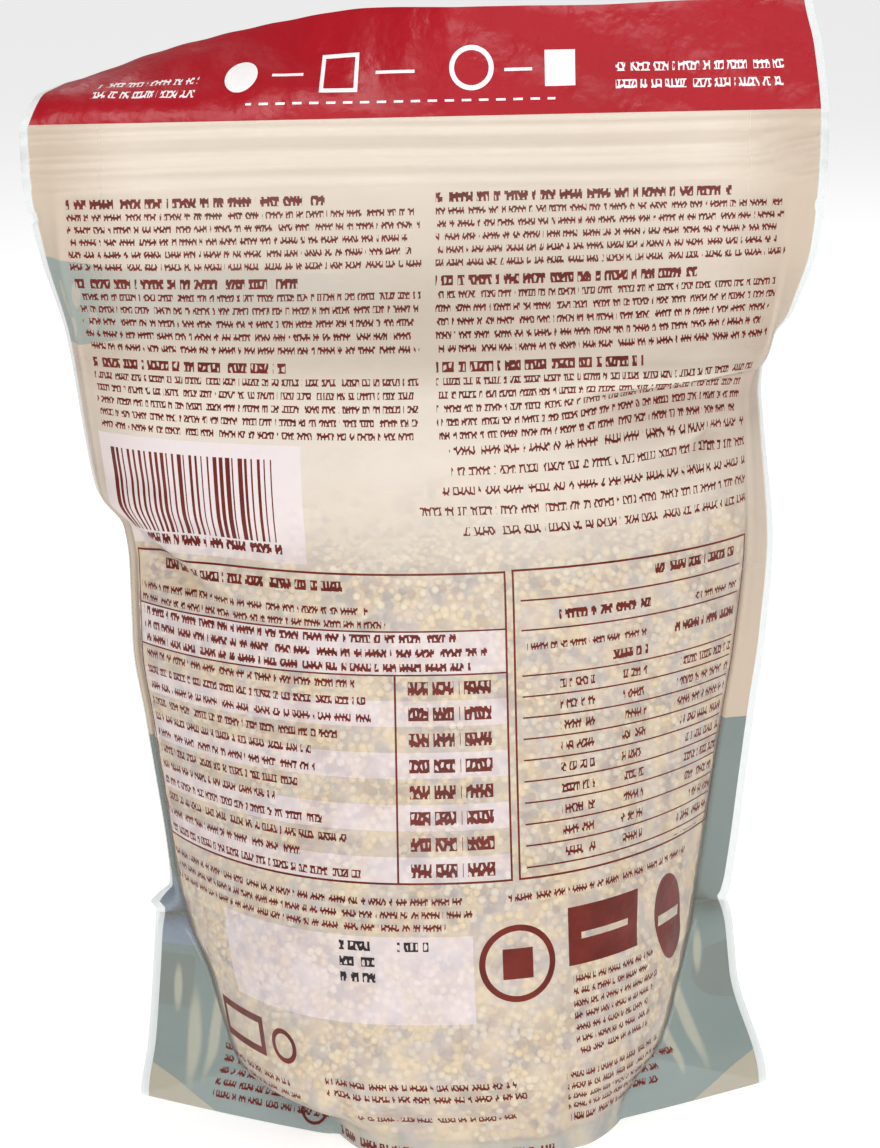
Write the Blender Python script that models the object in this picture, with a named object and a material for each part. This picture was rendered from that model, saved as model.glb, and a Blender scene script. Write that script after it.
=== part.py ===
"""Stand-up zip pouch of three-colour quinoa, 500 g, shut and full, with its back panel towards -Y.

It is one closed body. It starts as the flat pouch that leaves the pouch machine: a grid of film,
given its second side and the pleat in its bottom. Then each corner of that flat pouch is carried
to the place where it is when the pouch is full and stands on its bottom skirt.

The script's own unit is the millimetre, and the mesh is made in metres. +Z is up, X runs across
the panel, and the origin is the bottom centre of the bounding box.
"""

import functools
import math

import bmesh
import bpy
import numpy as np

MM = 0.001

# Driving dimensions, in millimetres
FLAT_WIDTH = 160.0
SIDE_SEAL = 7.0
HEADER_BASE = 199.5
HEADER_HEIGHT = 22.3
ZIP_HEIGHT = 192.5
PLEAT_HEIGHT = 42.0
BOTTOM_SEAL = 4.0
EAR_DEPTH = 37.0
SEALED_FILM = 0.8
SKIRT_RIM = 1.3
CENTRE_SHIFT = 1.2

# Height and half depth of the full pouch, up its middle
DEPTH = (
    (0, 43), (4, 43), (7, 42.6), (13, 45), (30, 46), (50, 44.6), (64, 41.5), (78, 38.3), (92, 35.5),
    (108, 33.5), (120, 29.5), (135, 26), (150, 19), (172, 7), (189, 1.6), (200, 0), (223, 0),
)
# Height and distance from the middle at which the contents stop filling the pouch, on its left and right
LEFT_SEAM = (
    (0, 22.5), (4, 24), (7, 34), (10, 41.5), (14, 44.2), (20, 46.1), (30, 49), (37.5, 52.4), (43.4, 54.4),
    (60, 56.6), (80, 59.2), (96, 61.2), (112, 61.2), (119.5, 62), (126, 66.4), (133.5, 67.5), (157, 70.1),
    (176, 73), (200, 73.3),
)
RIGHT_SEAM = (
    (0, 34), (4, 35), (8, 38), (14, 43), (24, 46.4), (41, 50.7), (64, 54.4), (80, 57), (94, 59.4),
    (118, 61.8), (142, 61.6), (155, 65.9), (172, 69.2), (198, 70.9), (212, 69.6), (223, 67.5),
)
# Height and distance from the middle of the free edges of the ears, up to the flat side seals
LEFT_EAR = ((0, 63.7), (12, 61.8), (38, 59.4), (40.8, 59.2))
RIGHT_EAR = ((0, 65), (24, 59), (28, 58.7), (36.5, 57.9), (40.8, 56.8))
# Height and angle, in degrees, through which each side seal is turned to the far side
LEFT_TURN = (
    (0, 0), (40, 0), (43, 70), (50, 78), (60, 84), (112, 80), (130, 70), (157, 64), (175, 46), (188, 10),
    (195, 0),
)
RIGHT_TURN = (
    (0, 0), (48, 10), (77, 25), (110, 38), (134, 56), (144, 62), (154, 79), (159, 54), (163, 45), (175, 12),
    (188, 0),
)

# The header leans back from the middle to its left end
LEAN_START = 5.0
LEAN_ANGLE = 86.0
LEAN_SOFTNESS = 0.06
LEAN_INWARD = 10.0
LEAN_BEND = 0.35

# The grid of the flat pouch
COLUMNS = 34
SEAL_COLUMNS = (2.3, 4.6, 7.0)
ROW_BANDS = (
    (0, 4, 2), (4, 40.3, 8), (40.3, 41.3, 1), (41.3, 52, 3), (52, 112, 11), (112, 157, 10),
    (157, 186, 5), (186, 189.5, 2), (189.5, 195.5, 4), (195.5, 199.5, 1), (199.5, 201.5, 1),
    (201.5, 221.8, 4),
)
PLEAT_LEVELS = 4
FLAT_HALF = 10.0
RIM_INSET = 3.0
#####
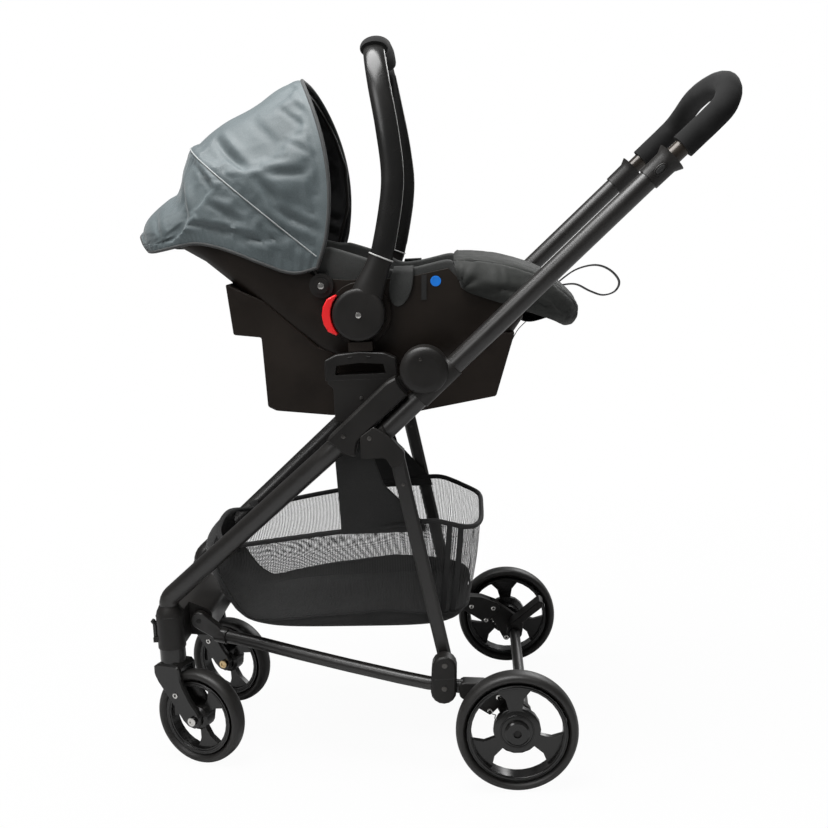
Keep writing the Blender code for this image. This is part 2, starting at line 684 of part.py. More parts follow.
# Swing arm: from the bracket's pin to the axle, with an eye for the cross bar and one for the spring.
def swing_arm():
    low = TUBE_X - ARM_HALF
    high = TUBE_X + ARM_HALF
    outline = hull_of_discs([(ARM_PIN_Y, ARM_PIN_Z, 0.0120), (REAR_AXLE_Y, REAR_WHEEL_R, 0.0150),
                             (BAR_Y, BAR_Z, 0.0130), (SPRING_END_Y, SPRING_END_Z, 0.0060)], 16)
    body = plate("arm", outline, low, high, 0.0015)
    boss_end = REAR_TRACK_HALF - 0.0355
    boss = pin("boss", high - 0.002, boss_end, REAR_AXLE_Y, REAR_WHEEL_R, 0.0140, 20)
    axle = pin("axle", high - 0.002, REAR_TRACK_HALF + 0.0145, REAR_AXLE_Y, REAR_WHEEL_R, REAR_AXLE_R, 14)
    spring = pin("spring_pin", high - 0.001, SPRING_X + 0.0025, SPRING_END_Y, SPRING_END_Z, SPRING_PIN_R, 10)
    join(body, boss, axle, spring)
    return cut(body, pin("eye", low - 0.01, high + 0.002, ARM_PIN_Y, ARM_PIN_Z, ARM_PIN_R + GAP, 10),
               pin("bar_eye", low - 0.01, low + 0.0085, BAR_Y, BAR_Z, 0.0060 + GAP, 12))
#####
WHAT NEEDS TO BE DONE: Begin with the line containing "Write the Blender" and end with the line containing "CENTRE_SHIFT = 1.2"; repeat every line from start to finish exactly, and nothing outside them.

EXERCISE OUTPUT:
Write the Blender Python script that models the object in this picture, with a named object and a material for each part. This picture was rendered from that model, saved as model.glb, and a Blender scene script. Write that script after it.
=== part.py ===
"""Stand-up zip pouch of three-colour quinoa, 500 g, shut and full, with its back panel towards -Y.

It is one closed body. It starts as the flat pouch that leaves the pouch machine: a grid of film,
given its second side and the pleat in its bottom. Then each corner of that flat pouch is carried
to the place where it is when the pouch is full and stands on its bottom skirt.

The script's own unit is the millimetre, and the mesh is made in metres. +Z is up, X runs across
the panel, and the origin is the bottom centre of the bounding box.
"""

import functools
import math

import bmesh
import bpy
import numpy as np

MM = 0.001

# Driving dimensions, in millimetres
FLAT_WIDTH = 160.0
SIDE_SEAL = 7.0
HEADER_BASE = 199.5
HEADER_HEIGHT = 22.3
ZIP_HEIGHT = 192.5
PLEAT_HEIGHT = 42.0
BOTTOM_SEAL = 4.0
EAR_DEPTH = 37.0
SEALED_FILM = 0.8
SKIRT_RIM = 1.3
CENTRE_SHIFT = 1.2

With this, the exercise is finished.